Building envelope. High-performance glazing, complex roof geometry, and thermally broken cladding systems cost more than standard construction. For a cultural pavilion where daylight quality matters to the program, the envelope investment is justified programmatically. The cost model must reflect that.

Mechanical and electrical systems. A pavilion with conservation requirements — for archival collections, sensitive artwork, or specialized equipment — has MEP costs that exceed those of a standard cultural building. Climate control systems for conservation work are not commodity products.

Site conditions. A pavilion on a sloped site requires more foundation work than one on flat ground. A site with difficult access for construction equipment adds cost. A site with shallow groundwater or expansive soils requires specialized foundation solutions.

Materials. Stone, wood, and concrete: materials that age with dignity are also materials with specific cost structures. Regional stone in Mexico can be cost-competitive with imported stone; in Colorado, the calculus is different. Locally sourced materials generally reduce logistics cost and support the material logic of the project.

Mexico City vs. Denver: How the Cost Structures Differ

In Mexico City, construction labor costs are lower than in Denver, but certain materials — high-performance glazing, specialty hardware, complex prefabricated elements — cost more due to import logistics and tariffs. The skilled trades for specialized work (stone cutting, exposed concrete formwork, timber framing) are well-developed in Mexico and can be cost-competitive.
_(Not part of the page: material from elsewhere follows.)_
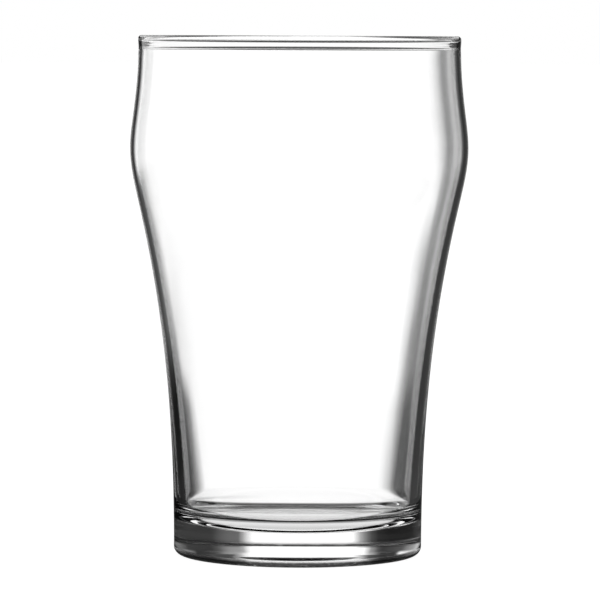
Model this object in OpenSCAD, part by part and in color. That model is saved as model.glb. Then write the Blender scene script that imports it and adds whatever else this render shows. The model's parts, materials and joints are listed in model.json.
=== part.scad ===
// Pint glass: a clear beer tumbler with a heavy base, a long tapered flank,
// a soft bulge below the mouth and a rounded lip.
// Millimetres, +Z up. The origin is on the axis, in the plane that the glass stands on.
// The real glass is one piece. Its nodes are the zones that the maker shapes in turn,
// and they meet on flat seams: base, tapered wall, bulge wall and lip.

/* [Overall] */
// Height from the table to the top of the lip
height = 140; // [125:1:155]
// Diameter of the foot, just above its rounded heel
foot_d = 67; // [60:0.5:76]
// Diameter that the shoulder settles to below the lip
neck_d = 86.7; // [82:0.1:90]

/* [Bulge] */
// Diameter at which flank and shoulder would meet in a sharp ridge
ridge_d = 94.5; // [92:0.5:100]
// Height of that ridge
ridge_z = 110; // [100:1:115]
// How far round the ridge the two curves blend
ridge_soft = 2.4; // [1:0.1:4]
// How late the flank flares out: 1 is a straight cone
flank_power = 2.3; // [1.5:0.1:3]
// How quickly the shoulder settles to the neck
shoulder_power = 2.5; // [2:0.1:4]

/* [Wall] */
// Wall thickness below the lip
lip_wall = 1.6; // [1.2:0.1:1.8]
// Wall thickness at the foot
foot_wall = 3.8; // [2.5:0.1:5]
// How quickly the wall thins on its way up
thinning_power = 3.5; // [1:0.1:4]

/* [Lip] */
// Thickness of the rounded lip
lip_d = 2; // [1.8:0.1:3]
// How far the lip stands out past the wall
lip_proud = 0.12; // [0:0.02:0.4]

/* [Base] */
// Height of the inside floor above the table
floor_z = 8.2; // [6:0.2:14]
// Diameter of the flat middle of the inside floor
floor_flat_d = 37; // [20:1:50]
// Height over which the floor curves up into the wall
cove_h = 7; // [4:0.5:12]
// Radius of the rounded heel
heel_r = 2.4; // [1:0.1:4]
// Width of the flat ring that the glass stands on
bearing_w = 2.2; // [1:0.1:4]
// Depth of the hollow under the base
punt_depth = 2.6; // [0.4:0.1:4]

/* [Hidden] */
$fn = 128;

level_step = 2;      // spacing of the outline's levels along the wall
arc_steps = 10;      // points on each small arc
belt_z = 80;         // seam between tapered wall and bulge wall
lip_seam_z = height - 3;
shoulder_end_z = height + 2;   // where the shoulder's curve would stop closing in

foot_r = foot_d / 2;
neck_r = neck_d / 2;
ridge_r = ridge_d / 2;
lip_r = lip_d / 2;
lip_centre_z = height - lip_r;
floor_flat_r = floor_flat_d / 2;
cove_top_z = floor_z + cove_h;

glass = [0.89, 0.93, 0.93, 0.4];

// Radius of the outside: flank and shoulder are two power curves, and a soft minimum
// joins them, so the bulge has no kink.
function flank_r(z) = foot_r + (ridge_r - foot_r) * pow(max(z, 0) / ridge_z, flank_power);
function shoulder_r(z) = neck_r + (ridge_r - neck_r)
    * pow(max(shoulder_end_z - z, 0) / (shoulder_end_z - ridge_z), shoulder_power);
function soft_min(a, b, soft) = -soft * ln(exp(-a / soft) + exp(-b / soft));
function outside_r(z) = soft_min(flank_r(z), shoulder_r(z), ridge_soft);

// Wall thickness, measured across the axis, and the radius of the inside.
function wall(z) = lip_wall + (foot_wall - lip_wall) * pow(1 - z / height, thinning_power);
function inside_r(z) = outside_r(z) - wall(z);

// Heights from one seam to the next, both ends included.
function levels(from, to) = let (n = ceil(abs(to - from) / level_step))
    [for (i = [0:n]) from + (to - from) * i / n];
function outside_line(from, to) = [for (z = levels(from, to)) [outside_r(z), z]];
function inside_line(from, to) = [for (z = levels(from, to)) [inside_r(z), z]];

// Points of an elliptical arc about a centre, between two angles.
function arc(centre, rx, rz, from, to) = [for (i = [0:arc_steps])
    let (a = from + (to - from) * i / arc_steps) centre + [rx * cos(a), rz * sin(a)]];

// Solid sham: rounded heel, flat bearing ring and a shallow hollow beneath.
module base() {
    heel_side_r = outside_r(heel_r);
    heel_centre = [heel_side_r - heel_r, heel_r];
    punt_r = heel_centre[0] - bearing_w;
    color(glass) rotate_extrude() polygon(concat(
        [[0, floor_z]],
        outside_line(floor_z, heel_r + 1),
        arc(heel_centre, heel_r, heel_r, 0, -90),
        arc([0, 0], punt_r, punt_depth, 0, 90)
    ));
}

// Lower wall: thick above the base, with the cove that rounds the inside floor.
module tapered_wall() {
    cove_rx = inside_r(cove_top_z) - floor_flat_r;
    color(glass) rotate_extrude() polygon(concat(
        outside_line(floor_z, belt_z),
        inside_line(belt_z, cove_top_z + level_step),
        arc([floor_flat_r, cove_top_z], cove_rx, cove_h, 0, -90)
    ));
}

// Upper wall: swells to the bulge and closes in to the neck.
module bulge_wall() {
    color(glass) rotate_extrude() polygon(concat(
        outside_line(belt_z, lip_seam_z),
        inside_line(lip_seam_z, belt_z)
    ));
}

// Lip: the wall thickens to a bead that is rounded over.
module lip() {
    bead_out_r = outside_r(lip_centre_z) + lip_proud;
    bead_centre = [bead_out_r - lip_r, lip_centre_z];
    color(glass) rotate_extrude() polygon(concat(
        [[outside_r(lip_seam_z), lip_seam_z]],
        arc(bead_centre, lip_r, lip_r, 0, 180),
        [[inside_r(lip_seam_z), lip_seam_z]]
    ));
}

base();
tapered_wall();
bulge_wall();
lip();
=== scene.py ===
# %% [markdown]
# # A clear pint glass
# This notebook dresses one object: a clear beer tumbler with a heavy base, a long tapered
# flank, a soft bulge below the mouth and a rounded lip. The CAD model arrives first and fixes
# every size. Blender then adds what CAD can't: a smooth skin, the faint waviness of pressed
# glass, and a studio that shows a colourless object by its dark edges.

# %% Load the frame
import json
import math

import bmesh
import bpy
import numpy as np
from mathutils import Matrix, Vector

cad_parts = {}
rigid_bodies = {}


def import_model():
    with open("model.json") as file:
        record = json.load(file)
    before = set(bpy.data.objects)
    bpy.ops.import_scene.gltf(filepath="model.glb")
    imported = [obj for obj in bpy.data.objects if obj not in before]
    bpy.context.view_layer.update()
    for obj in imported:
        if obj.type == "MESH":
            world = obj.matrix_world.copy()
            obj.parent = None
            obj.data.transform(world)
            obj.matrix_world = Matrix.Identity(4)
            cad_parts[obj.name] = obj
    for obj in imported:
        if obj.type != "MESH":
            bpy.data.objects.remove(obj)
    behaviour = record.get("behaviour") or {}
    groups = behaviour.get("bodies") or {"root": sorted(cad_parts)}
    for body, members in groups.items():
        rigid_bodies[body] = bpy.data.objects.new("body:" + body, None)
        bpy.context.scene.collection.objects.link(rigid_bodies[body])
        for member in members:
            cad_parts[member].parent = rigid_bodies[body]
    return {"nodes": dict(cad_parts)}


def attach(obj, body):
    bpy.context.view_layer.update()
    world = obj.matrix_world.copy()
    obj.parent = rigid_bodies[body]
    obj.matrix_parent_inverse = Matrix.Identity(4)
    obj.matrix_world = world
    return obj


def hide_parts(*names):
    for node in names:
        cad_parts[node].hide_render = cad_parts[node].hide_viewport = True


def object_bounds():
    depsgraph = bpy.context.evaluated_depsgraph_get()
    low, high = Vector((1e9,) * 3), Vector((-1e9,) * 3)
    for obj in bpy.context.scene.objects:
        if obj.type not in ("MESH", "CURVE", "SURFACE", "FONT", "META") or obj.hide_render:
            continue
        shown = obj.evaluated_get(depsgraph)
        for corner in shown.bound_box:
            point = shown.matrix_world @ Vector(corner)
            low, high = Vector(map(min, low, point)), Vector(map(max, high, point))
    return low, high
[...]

In Denver, labor rates are higher, material availability from US suppliers is strong, and the regulatory and inspection process is more structured. The total project cost for a similar pavilion in Denver will generally be higher than in Mexico City, but the difference depends substantially on the material and structural choices.

The Cost Model as a Design Tool

MÉTODO produces a cost model at the end of schematic design — not at the start, and not before the structural system and major materials are defined. The cost model breaks the project into major work packages: structure, envelope, interior finishes, MEP, site work, and soft costs (permits, testing, architecture fees). Each package is estimated based on current market rates in the project location.

This cost model is a design tool, not a final number. As the design develops from schematic to design development to construction documents, the estimate is refined. The goal is to arrive at the construction document phase with a cost model that is accurate enough to be confirmed — not surprised — by contractor bids.

The matrix de opciones at the schematic stage explicitly includes cost implications for each design approach. The client decides comparing, not guessing, with cost as one of the explicit comparison criteria.

When to Get a Quantity Surveyor Involved

For larger cultural pavilion projects — those above approximately 800 square meters or with complex program requirements — an independent quantity surveyor (or cost estimator) provides a useful check on the architect's cost model. This is standard practice in institutional construction and provides the client with a verification of the cost model from a party whose role is cost accuracy, not design.

MÉTODO recommends this step for projects where the cost sensitivity is high and the design cannot easily absorb a significant cost revision at late stage.

Próximos Pasos

If you are in the early stages of a cultural pavilion project in Mexico City or Denver and need to establish a realistic budget, the first step is a design brief and a schematic design phase — the minimum investment that produces a cost estimate worth trusting.

Conoce el método de MÉTODO to understand how the studio structures the early phases of a cultural commission, including the cost modeling process.

Preguntas frecuentes

Why is there no standard cost per square meter for a cultural pavilion?

Because the cost depends on structural system, envelope complexity, MEP requirements, site access, and materials — all of which vary widely across projects. A number without a design is not an estimate, it is a guess.

What is typically the largest cost driver in a cultural pavilion project?

Usually the structural system and the building envelope, particularly if the design requires long spans, complex geometry, or high-performance glazing. MEP costs can also be significant in climatically demanding programs.

How does construction cost differ between Mexico City and Denver for a similar pavilion?

Labor costs are generally lower in Mexico City, but imported materials cost more due to logistics. In Denver, labor rates are higher and material availability is different. The net cost difference depends on the specific material and structural choices.

At what stage of design can you get a reliable construction cost estimate?

A reliable estimate requires at minimum a schematic design with structural system defined and major materials specified. Concept sketches cannot support a reliable number.

How does MÉTODO handle the cost estimate process for cultural pavilion projects?

The studio produces a cost model at schematic design that breaks the project into major work packages. This is then refined as the design develops and confirmed through competitive bids from contractors before construction begins.